begin INFORMATION PROVIDED

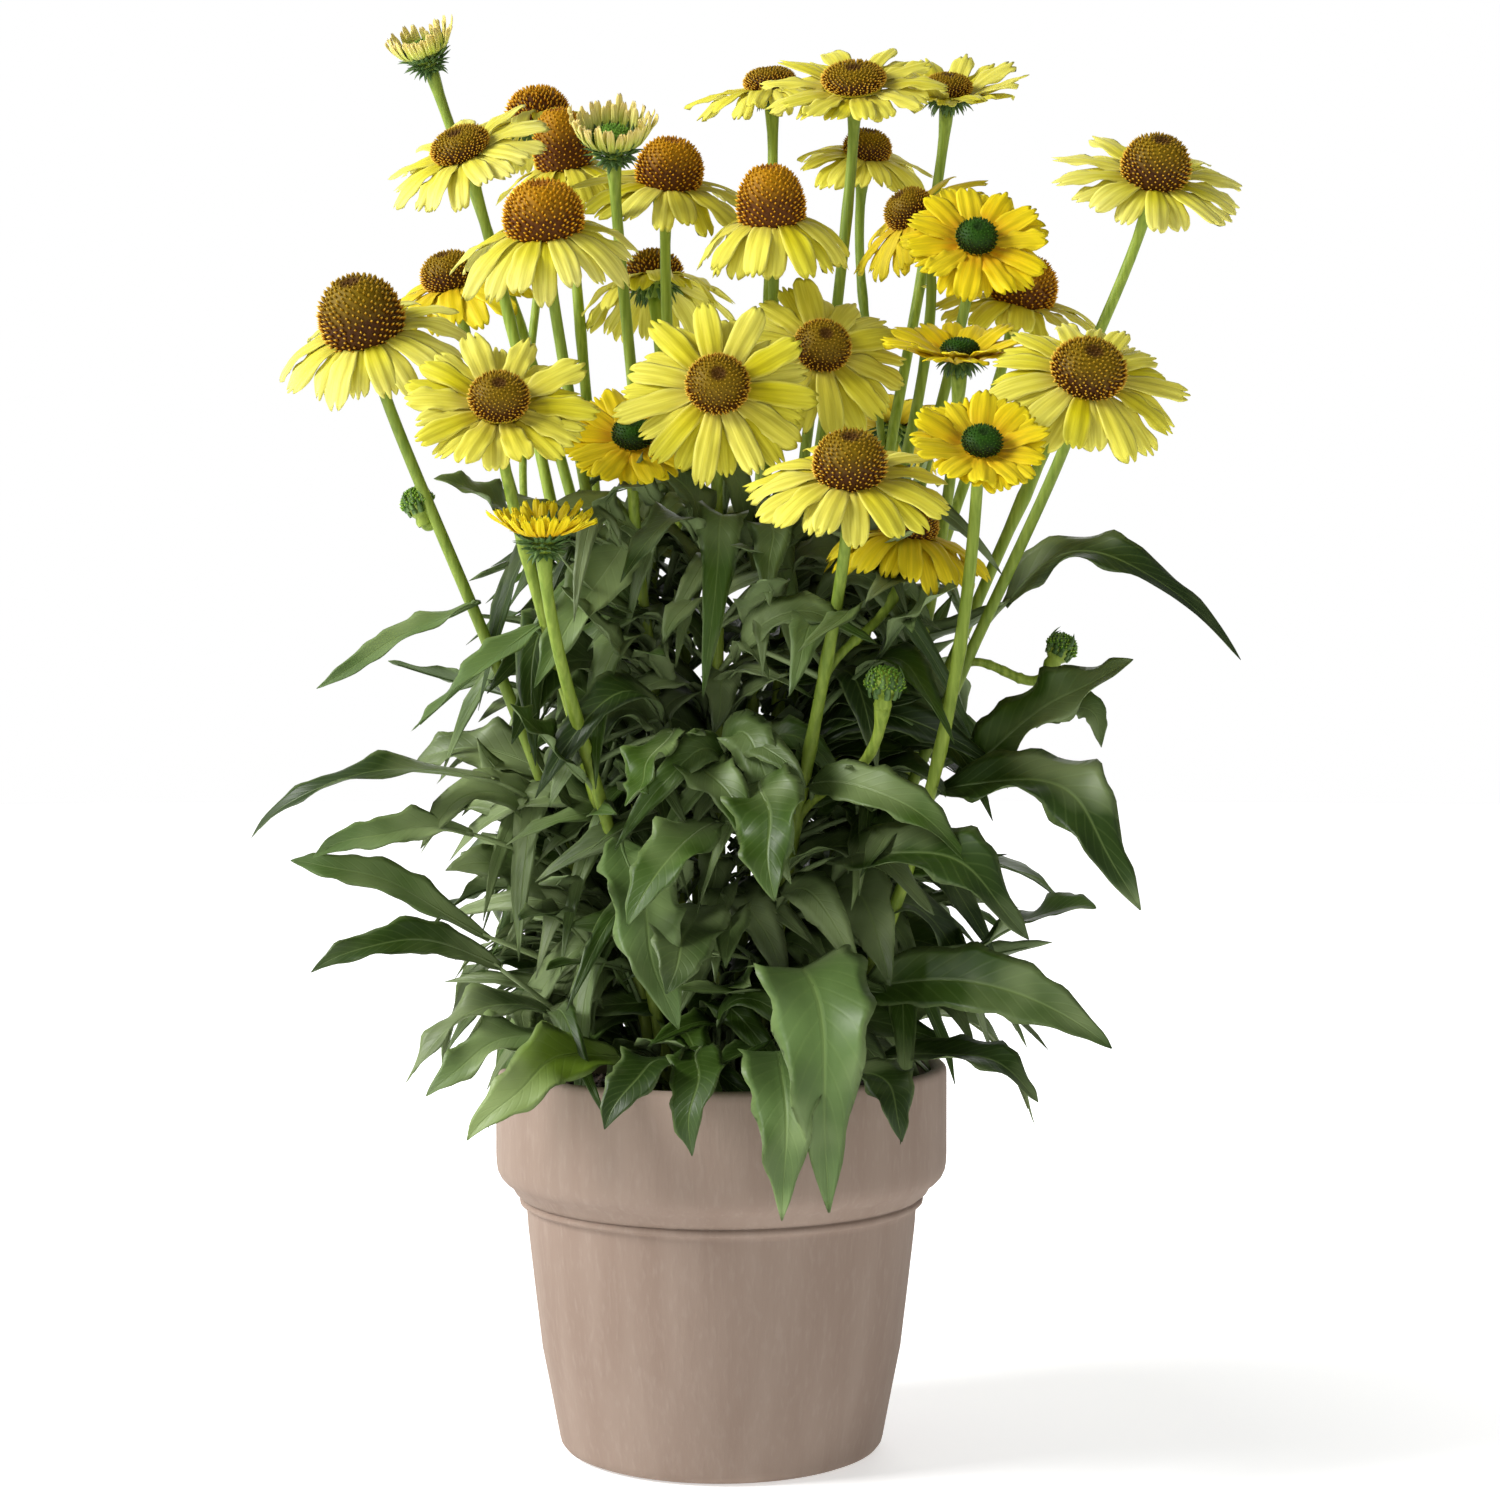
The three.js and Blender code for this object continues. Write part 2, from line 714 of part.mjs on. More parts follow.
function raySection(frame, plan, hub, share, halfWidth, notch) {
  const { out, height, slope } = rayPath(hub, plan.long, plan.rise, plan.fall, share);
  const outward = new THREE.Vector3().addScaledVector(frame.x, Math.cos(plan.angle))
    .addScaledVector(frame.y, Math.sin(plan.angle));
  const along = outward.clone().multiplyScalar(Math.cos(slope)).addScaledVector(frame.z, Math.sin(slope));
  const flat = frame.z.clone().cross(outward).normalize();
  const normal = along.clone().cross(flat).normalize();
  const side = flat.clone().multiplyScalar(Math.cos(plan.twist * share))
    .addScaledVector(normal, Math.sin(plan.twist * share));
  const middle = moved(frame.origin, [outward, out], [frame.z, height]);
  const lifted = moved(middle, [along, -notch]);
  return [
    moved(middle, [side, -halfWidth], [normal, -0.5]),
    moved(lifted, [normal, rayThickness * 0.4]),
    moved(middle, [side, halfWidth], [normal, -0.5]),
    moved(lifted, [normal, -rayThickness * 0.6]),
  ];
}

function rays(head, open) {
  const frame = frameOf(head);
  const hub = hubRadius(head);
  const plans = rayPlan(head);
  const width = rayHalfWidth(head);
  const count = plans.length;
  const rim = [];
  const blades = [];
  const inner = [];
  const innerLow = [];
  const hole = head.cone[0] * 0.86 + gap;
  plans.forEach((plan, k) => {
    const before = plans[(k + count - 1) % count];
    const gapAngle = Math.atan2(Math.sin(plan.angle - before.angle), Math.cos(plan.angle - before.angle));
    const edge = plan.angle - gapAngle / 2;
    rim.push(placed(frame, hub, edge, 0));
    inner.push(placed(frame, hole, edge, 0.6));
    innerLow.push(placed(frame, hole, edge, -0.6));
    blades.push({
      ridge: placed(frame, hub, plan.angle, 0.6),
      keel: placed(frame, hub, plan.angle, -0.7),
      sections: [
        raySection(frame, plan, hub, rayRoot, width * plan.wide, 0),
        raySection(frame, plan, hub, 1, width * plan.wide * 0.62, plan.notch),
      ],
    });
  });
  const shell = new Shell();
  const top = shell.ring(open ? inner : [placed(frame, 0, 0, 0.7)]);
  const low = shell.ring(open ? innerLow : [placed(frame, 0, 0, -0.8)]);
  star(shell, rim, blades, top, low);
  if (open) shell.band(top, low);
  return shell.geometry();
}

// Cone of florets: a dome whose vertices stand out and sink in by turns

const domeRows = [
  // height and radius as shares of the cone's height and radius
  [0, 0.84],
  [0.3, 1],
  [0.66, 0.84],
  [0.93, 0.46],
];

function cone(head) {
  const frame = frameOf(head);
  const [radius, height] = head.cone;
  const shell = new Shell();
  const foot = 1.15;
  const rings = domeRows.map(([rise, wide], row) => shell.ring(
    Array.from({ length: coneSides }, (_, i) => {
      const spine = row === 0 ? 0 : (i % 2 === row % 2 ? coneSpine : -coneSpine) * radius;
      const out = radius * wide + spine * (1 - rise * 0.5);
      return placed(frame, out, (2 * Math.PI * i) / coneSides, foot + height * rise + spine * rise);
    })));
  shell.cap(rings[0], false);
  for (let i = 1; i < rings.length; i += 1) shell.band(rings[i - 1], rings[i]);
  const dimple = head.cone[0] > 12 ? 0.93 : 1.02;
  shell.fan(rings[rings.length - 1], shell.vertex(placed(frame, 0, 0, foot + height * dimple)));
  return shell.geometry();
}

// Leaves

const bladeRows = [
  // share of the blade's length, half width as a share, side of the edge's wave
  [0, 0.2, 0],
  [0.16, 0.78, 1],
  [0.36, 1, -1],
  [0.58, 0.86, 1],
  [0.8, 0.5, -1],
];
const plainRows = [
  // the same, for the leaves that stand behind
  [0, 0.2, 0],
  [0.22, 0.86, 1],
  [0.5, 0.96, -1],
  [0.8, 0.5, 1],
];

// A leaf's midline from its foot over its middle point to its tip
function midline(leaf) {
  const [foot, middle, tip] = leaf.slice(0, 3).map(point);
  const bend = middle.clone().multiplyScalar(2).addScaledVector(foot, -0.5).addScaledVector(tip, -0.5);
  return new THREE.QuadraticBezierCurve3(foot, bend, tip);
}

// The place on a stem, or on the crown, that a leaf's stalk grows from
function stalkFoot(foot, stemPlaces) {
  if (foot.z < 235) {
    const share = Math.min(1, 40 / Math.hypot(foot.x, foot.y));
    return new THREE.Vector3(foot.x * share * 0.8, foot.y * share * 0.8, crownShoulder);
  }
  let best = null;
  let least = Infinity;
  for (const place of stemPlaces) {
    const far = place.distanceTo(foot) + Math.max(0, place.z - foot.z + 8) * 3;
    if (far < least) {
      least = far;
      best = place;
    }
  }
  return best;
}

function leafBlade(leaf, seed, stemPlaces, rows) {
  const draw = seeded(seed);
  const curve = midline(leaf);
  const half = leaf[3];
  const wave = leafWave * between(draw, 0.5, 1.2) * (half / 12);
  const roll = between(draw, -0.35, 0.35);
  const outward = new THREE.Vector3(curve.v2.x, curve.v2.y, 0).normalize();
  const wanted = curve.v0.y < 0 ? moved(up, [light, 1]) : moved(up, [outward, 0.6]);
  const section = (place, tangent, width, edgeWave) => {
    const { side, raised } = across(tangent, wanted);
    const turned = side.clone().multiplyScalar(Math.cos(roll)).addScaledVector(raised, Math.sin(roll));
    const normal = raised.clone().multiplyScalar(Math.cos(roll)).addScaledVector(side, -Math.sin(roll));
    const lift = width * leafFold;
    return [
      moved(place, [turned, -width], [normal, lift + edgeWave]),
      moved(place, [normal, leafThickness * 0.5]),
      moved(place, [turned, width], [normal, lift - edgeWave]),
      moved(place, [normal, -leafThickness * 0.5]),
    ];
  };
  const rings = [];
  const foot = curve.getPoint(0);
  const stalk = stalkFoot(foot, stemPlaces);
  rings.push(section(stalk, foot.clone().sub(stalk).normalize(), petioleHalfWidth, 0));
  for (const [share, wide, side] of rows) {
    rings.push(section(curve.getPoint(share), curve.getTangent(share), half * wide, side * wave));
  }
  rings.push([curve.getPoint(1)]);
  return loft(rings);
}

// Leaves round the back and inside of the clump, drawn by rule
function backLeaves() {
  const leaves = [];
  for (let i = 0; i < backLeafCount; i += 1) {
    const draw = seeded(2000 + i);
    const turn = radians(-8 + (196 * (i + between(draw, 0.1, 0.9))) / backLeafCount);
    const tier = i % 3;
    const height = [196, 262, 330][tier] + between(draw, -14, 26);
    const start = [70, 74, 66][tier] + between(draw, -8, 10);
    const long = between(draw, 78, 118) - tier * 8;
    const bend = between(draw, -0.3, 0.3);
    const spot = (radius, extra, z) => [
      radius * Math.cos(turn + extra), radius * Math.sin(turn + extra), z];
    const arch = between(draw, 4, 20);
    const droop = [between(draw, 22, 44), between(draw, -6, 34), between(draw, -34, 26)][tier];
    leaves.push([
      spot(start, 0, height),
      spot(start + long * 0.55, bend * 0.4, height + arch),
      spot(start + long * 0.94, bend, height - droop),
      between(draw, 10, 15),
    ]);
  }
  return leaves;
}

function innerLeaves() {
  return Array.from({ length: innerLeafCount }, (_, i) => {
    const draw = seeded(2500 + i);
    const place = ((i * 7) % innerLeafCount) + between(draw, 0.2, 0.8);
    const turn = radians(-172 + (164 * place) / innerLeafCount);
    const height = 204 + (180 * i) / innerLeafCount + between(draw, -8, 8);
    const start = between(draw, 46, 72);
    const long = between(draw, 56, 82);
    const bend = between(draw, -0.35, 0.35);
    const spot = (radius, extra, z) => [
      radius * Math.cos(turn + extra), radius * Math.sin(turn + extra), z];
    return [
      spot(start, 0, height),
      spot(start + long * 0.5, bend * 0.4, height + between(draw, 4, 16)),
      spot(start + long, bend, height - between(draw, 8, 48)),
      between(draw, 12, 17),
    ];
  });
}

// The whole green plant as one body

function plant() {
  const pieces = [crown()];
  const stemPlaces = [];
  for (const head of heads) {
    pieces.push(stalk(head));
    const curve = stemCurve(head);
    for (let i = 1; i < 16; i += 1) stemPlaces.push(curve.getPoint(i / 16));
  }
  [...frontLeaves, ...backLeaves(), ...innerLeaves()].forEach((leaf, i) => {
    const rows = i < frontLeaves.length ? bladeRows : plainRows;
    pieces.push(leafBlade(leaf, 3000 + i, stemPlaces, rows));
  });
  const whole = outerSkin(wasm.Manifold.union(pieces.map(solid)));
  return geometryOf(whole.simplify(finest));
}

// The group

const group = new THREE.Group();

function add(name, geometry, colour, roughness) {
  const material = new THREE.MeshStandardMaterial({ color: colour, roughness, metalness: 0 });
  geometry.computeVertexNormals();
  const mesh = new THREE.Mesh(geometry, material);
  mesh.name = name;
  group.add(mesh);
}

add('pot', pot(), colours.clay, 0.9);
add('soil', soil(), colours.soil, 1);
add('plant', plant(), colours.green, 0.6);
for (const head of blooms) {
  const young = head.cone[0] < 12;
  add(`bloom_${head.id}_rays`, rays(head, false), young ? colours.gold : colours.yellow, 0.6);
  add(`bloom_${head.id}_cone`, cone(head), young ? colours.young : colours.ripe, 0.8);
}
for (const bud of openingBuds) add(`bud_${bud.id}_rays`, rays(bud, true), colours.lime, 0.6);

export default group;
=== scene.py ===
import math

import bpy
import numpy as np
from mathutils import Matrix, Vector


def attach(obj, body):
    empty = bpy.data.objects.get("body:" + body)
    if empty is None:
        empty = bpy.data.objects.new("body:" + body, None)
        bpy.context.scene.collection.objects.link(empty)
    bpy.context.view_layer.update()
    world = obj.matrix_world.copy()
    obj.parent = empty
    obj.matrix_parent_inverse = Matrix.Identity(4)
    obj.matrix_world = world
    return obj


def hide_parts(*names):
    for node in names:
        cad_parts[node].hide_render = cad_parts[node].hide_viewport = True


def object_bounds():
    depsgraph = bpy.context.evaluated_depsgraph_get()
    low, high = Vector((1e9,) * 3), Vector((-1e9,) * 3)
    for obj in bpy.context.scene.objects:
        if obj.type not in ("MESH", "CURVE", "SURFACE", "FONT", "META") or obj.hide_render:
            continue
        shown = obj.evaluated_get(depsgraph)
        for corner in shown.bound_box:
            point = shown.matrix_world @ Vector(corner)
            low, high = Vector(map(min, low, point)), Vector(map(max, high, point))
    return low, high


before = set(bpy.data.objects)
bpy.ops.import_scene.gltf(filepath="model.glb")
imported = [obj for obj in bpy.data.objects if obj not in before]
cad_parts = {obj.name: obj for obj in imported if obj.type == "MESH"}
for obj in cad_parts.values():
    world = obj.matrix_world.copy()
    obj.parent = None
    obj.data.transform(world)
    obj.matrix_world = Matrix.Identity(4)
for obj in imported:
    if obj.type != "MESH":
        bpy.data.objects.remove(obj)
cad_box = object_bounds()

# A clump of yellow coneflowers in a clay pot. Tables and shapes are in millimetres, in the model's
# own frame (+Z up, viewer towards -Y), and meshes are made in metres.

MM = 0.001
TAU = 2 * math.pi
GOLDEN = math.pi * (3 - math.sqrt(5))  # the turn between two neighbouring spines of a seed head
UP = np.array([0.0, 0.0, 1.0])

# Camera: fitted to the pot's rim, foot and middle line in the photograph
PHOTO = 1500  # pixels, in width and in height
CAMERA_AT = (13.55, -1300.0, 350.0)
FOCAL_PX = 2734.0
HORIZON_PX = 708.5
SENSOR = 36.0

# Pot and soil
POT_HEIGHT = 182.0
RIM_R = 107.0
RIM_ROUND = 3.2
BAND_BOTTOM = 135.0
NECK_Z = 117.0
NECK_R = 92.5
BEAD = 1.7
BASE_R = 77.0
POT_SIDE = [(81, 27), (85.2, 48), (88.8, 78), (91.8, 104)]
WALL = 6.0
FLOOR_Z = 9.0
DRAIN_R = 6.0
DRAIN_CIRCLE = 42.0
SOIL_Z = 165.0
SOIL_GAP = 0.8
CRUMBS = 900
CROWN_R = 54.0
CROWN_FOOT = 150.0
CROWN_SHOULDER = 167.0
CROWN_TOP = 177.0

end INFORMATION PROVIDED

*EXERCISE*: Extract only the lines from the line with "function add(name, geometry, colour, roughness)" through the line with "obj.matrix_world = Matrix.Identity(4)", keeping both end lines exactly as they are.

*SOLUTION TO THE PROBLEM*:
function add(name, geometry, colour, roughness) {
  const material = new THREE.MeshStandardMaterial({ color: colour, roughness, metalness: 0 });
  geometry.computeVertexNormals();
  const mesh = new THREE.Mesh(geometry, material);
  mesh.name = name;
  group.add(mesh);
}

add('pot', pot(), colours.clay, 0.9);
add('soil', soil(), colours.soil, 1);
add('plant', plant(), colours.green, 0.6);
for (const head of blooms) {
  const young = head.cone[0] < 12;
  add(`bloom_${head.id}_rays`, rays(head, false), young ? colours.gold : colours.yellow, 0.6);
  add(`bloom_${head.id}_cone`, cone(head), young ? colours.young : colours.ripe, 0.8);
}
for (const bud of openingBuds) add(`bud_${bud.id}_rays`, rays(bud, true), colours.lime, 0.6);

export default group;
=== scene.py ===
import math

import bpy
import numpy as np
from mathutils import Matrix, Vector


def attach(obj, body):
    empty = bpy.data.objects.get("body:" + body)
    if empty is None:
        empty = bpy.data.objects.new("body:" + body, None)
        bpy.context.scene.collection.objects.link(empty)
    bpy.context.view_layer.update()
    world = obj.matrix_world.copy()
    obj.parent = empty
    obj.matrix_parent_inverse = Matrix.Identity(4)
    obj.matrix_world = world
    return obj


def hide_parts(*names):
    for node in names:
        cad_parts[node].hide_render = cad_parts[node].hide_viewport = True


def object_bounds():
    depsgraph = bpy.context.evaluated_depsgraph_get()
    low, high = Vector((1e9,) * 3), Vector((-1e9,) * 3)
    for obj in bpy.context.scene.objects:
        if obj.type not in ("MESH", "CURVE", "SURFACE", "FONT", "META") or obj.hide_render:
            continue
        shown = obj.evaluated_get(depsgraph)
        for corner in shown.bound_box:
            point = shown.matrix_world @ Vector(corner)
            low, high = Vector(map(min, low, point)), Vector(map(max, high, point))
    return low, high


before = set(bpy.data.objects)
bpy.ops.import_scene.gltf(filepath="model.glb")
imported = [obj for obj in bpy.data.objects if obj not in before]
cad_parts = {obj.name: obj for obj in imported if obj.type == "MESH"}
for obj in cad_parts.values():
    world = obj.matrix_world.copy()
    obj.parent = None
    obj.data.transform(world)
    obj.matrix_world = Matrix.Identity(4)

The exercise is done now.